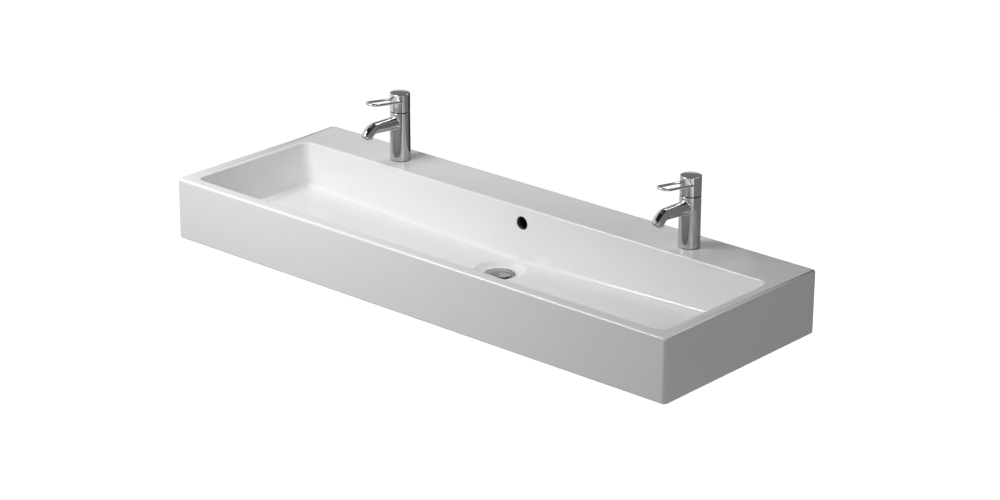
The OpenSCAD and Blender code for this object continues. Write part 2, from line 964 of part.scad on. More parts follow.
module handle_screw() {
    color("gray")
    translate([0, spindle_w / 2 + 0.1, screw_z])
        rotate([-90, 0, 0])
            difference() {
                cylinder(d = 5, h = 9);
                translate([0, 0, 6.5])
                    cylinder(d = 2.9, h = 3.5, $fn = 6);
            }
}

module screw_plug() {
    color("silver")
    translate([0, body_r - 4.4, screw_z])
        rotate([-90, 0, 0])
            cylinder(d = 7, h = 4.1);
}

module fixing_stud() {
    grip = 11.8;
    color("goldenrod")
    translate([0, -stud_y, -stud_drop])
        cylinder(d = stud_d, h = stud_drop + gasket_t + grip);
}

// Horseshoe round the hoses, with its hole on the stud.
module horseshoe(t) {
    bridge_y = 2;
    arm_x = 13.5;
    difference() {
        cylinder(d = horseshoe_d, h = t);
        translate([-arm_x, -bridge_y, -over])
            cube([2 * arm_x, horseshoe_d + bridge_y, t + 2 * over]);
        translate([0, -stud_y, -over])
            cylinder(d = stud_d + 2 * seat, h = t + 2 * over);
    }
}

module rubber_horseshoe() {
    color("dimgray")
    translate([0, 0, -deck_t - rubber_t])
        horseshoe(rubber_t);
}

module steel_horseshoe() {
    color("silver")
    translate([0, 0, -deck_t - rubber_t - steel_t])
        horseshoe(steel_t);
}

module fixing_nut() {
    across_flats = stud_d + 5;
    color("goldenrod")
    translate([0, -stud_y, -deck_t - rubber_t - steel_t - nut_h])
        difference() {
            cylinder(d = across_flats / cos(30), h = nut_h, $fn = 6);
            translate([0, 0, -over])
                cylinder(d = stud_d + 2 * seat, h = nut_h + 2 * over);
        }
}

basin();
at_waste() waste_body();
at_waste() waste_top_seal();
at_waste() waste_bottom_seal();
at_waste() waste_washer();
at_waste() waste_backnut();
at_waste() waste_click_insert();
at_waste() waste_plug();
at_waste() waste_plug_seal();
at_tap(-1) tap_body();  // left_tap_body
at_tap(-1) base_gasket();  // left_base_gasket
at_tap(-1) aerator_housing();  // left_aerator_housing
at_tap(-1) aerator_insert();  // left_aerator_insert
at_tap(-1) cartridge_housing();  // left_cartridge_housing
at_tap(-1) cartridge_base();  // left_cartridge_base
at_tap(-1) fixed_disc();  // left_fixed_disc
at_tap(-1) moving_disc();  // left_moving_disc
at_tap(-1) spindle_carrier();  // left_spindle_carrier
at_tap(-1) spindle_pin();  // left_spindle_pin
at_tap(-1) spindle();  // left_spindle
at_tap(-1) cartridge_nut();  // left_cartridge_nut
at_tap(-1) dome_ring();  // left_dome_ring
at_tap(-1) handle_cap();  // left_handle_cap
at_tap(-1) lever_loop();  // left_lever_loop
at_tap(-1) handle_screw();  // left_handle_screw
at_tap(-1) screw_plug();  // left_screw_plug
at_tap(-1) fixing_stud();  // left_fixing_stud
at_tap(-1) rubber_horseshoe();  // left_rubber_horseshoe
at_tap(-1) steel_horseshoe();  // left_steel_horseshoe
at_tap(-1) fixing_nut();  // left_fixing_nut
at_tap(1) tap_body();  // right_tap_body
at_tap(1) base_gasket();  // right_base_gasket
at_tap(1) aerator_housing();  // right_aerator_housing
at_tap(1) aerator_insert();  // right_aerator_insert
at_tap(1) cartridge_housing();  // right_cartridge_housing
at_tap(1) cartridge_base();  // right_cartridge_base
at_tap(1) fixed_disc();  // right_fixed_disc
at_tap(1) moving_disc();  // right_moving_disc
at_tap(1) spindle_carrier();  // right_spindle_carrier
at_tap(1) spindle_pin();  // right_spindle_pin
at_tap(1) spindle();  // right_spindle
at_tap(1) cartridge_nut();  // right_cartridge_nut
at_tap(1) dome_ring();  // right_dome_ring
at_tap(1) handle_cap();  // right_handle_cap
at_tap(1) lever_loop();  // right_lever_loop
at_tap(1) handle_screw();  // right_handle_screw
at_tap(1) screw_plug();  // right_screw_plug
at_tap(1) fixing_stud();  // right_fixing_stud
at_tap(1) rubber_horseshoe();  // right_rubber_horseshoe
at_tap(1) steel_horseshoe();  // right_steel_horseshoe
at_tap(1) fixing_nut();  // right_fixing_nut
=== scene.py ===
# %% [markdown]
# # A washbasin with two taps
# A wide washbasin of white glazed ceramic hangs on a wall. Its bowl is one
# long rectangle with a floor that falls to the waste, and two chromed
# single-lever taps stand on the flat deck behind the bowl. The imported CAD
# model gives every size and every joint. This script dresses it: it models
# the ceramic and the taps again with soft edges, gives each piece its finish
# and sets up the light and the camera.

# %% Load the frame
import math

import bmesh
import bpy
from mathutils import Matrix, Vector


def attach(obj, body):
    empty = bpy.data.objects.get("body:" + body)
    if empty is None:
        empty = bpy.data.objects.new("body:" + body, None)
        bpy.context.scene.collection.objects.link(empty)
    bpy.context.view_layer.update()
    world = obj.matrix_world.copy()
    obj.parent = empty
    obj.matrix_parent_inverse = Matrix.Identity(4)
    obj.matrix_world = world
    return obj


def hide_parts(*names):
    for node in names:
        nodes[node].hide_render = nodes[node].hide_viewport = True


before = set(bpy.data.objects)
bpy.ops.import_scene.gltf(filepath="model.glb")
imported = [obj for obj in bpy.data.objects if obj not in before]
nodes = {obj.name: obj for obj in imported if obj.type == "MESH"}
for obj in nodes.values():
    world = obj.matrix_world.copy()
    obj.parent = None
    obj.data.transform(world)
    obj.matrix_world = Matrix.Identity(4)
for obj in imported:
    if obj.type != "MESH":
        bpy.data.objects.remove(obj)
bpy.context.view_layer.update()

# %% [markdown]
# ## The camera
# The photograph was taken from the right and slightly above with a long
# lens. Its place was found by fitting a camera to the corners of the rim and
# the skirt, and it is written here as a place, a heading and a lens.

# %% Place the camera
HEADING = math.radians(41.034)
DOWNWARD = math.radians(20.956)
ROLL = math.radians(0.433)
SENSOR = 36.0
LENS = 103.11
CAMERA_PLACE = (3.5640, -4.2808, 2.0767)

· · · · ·

TASK DETAILS:
Return the listing above in its exact form.

SOLUTION FOR THIS PROBLEM:
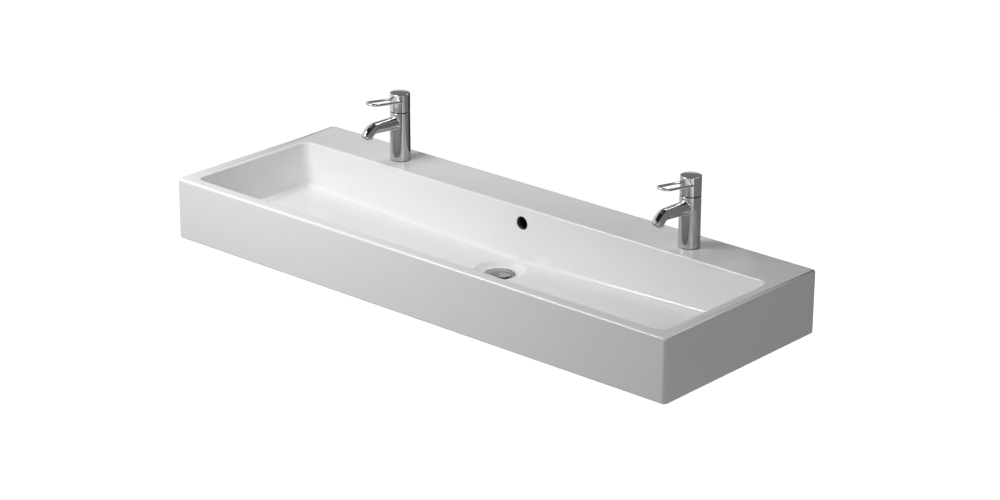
The OpenSCAD and Blender code for this object continues. Write part 2, from line 964 of part.scad on. More parts follow.
module handle_screw() {
    color("gray")
    translate([0, spindle_w / 2 + 0.1, screw_z])
        rotate([-90, 0, 0])
            difference() {
                cylinder(d = 5, h = 9);
                translate([0, 0, 6.5])
                    cylinder(d = 2.9, h = 3.5, $fn = 6);
            }
}

module screw_plug() {
    color("silver")
    translate([0, body_r - 4.4, screw_z])
        rotate([-90, 0, 0])
            cylinder(d = 7, h = 4.1);
}

module fixing_stud() {
    grip = 11.8;
    color("goldenrod")
    translate([0, -stud_y, -stud_drop])
        cylinder(d = stud_d, h = stud_drop + gasket_t + grip);
}

// Horseshoe round the hoses, with its hole on the stud.
module horseshoe(t) {
    bridge_y = 2;
    arm_x = 13.5;
    difference() {
        cylinder(d = horseshoe_d, h = t);
        translate([-arm_x, -bridge_y, -over])
            cube([2 * arm_x, horseshoe_d + bridge_y, t + 2 * over]);
        translate([0, -stud_y, -over])
            cylinder(d = stud_d + 2 * seat, h = t + 2 * over);
    }
}

module rubber_horseshoe() {
    color("dimgray")
    translate([0, 0, -deck_t - rubber_t])
        horseshoe(rubber_t);
}

module steel_horseshoe() {
    color("silver")
    translate([0, 0, -deck_t - rubber_t - steel_t])
        horseshoe(steel_t);
}

module fixing_nut() {
    across_flats = stud_d + 5;
    color("goldenrod")
    translate([0, -stud_y, -deck_t - rubber_t - steel_t - nut_h])
        difference() {
            cylinder(d = across_flats / cos(30), h = nut_h, $fn = 6);
            translate([0, 0, -over])
                cylinder(d = stud_d + 2 * seat, h = nut_h + 2 * over);
        }
}

basin();
at_waste() waste_body();
at_waste() waste_top_seal();
at_waste() waste_bottom_seal();
at_waste() waste_washer();
at_waste() waste_backnut();
at_waste() waste_click_insert();
at_waste() waste_plug();
at_waste() waste_plug_seal();
at_tap(-1) tap_body();  // left_tap_body
at_tap(-1) base_gasket();  // left_base_gasket
at_tap(-1) aerator_housing();  // left_aerator_housing
at_tap(-1) aerator_insert();  // left_aerator_insert
at_tap(-1) cartridge_housing();  // left_cartridge_housing
at_tap(-1) cartridge_base();  // left_cartridge_base
at_tap(-1) fixed_disc();  // left_fixed_disc
at_tap(-1) moving_disc();  // left_moving_disc
at_tap(-1) spindle_carrier();  // left_spindle_carrier
at_tap(-1) spindle_pin();  // left_spindle_pin
at_tap(-1) spindle();  // left_spindle
at_tap(-1) cartridge_nut();  // left_cartridge_nut
at_tap(-1) dome_ring();  // left_dome_ring
at_tap(-1) handle_cap();  // left_handle_cap
at_tap(-1) lever_loop();  // left_lever_loop
at_tap(-1) handle_screw();  // left_handle_screw
at_tap(-1) screw_plug();  // left_screw_plug
at_tap(-1) fixing_stud();  // left_fixing_stud
at_tap(-1) rubber_horseshoe();  // left_rubber_horseshoe
at_tap(-1) steel_horseshoe();  // left_steel_horseshoe
at_tap(-1) fixing_nut();  // left_fixing_nut
at_tap(1) tap_body();  // right_tap_body
at_tap(1) base_gasket();  // right_base_gasket
at_tap(1) aerator_housing();  // right_aerator_housing
at_tap(1) aerator_insert();  // right_aerator_insert
at_tap(1) cartridge_housing();  // right_cartridge_housing
at_tap(1) cartridge_base();  // right_cartridge_base
at_tap(1) fixed_disc();  // right_fixed_disc
at_tap(1) moving_disc();  // right_moving_disc
at_tap(1) spindle_carrier();  // right_spindle_carrier
at_tap(1) spindle_pin();  // right_spindle_pin
at_tap(1) spindle();  // right_spindle
at_tap(1) cartridge_nut();  // right_cartridge_nut
at_tap(1) dome_ring();  // right_dome_ring
at_tap(1) handle_cap();  // right_handle_cap
at_tap(1) lever_loop();  // right_lever_loop
at_tap(1) handle_screw();  // right_handle_screw
at_tap(1) screw_plug();  // right_screw_plug
at_tap(1) fixing_stud();  // right_fixing_stud
at_tap(1) rubber_horseshoe();  // right_rubber_horseshoe
at_tap(1) steel_horseshoe();  // right_steel_horseshoe
at_tap(1) fixing_nut();  // right_fixing_nut
=== scene.py ===
# %% [markdown]
# # A washbasin with two taps
# A wide washbasin of white glazed ceramic hangs on a wall. Its bowl is one
# long rectangle with a floor that falls to the waste, and two chromed
# single-lever taps stand on the flat deck behind the bowl. The imported CAD
# model gives every size and every joint. This script dresses it: it models
# the ceramic and the taps again with soft edges, gives each piece its finish
# and sets up the light and the camera.

# %% Load the frame
import math

import bmesh
import bpy
from mathutils import Matrix, Vector


def attach(obj, body):
    empty = bpy.data.objects.get("body:" + body)
    if empty is None:
        empty = bpy.data.objects.new("body:" + body, None)
        bpy.context.scene.collection.objects.link(empty)
    bpy.context.view_layer.update()
    world = obj.matrix_world.copy()
    obj.parent = empty
    obj.matrix_parent_inverse = Matrix.Identity(4)
    obj.matrix_world = world
    return obj


def hide_parts(*names):
    for node in names:
        nodes[node].hide_render = nodes[node].hide_viewport = True


before = set(bpy.data.objects)
bpy.ops.import_scene.gltf(filepath="model.glb")
imported = [obj for obj in bpy.data.objects if obj not in before]
nodes = {obj.name: obj for obj in imported if obj.type == "MESH"}
for obj in nodes.values():
    world = obj.matrix_world.copy()
    obj.parent = None
    obj.data.transform(world)
    obj.matrix_world = Matrix.Identity(4)
for obj in imported:
    if obj.type != "MESH":
        bpy.data.objects.remove(obj)
bpy.context.view_layer.update()

# %% [markdown]
# ## The camera
# The photograph was taken from the right and slightly above with a long
# lens. Its place was found by fitting a camera to the corners of the rim and
# the skirt, and it is written here as a place, a heading and a lens.

# %% Place the camera
HEADING = math.radians(41.034)
DOWNWARD = math.radians(20.956)
ROLL = math.radians(0.433)
SENSOR = 36.0
LENS = 103.11
CAMERA_PLACE = (3.5640, -4.2808, 2.0767)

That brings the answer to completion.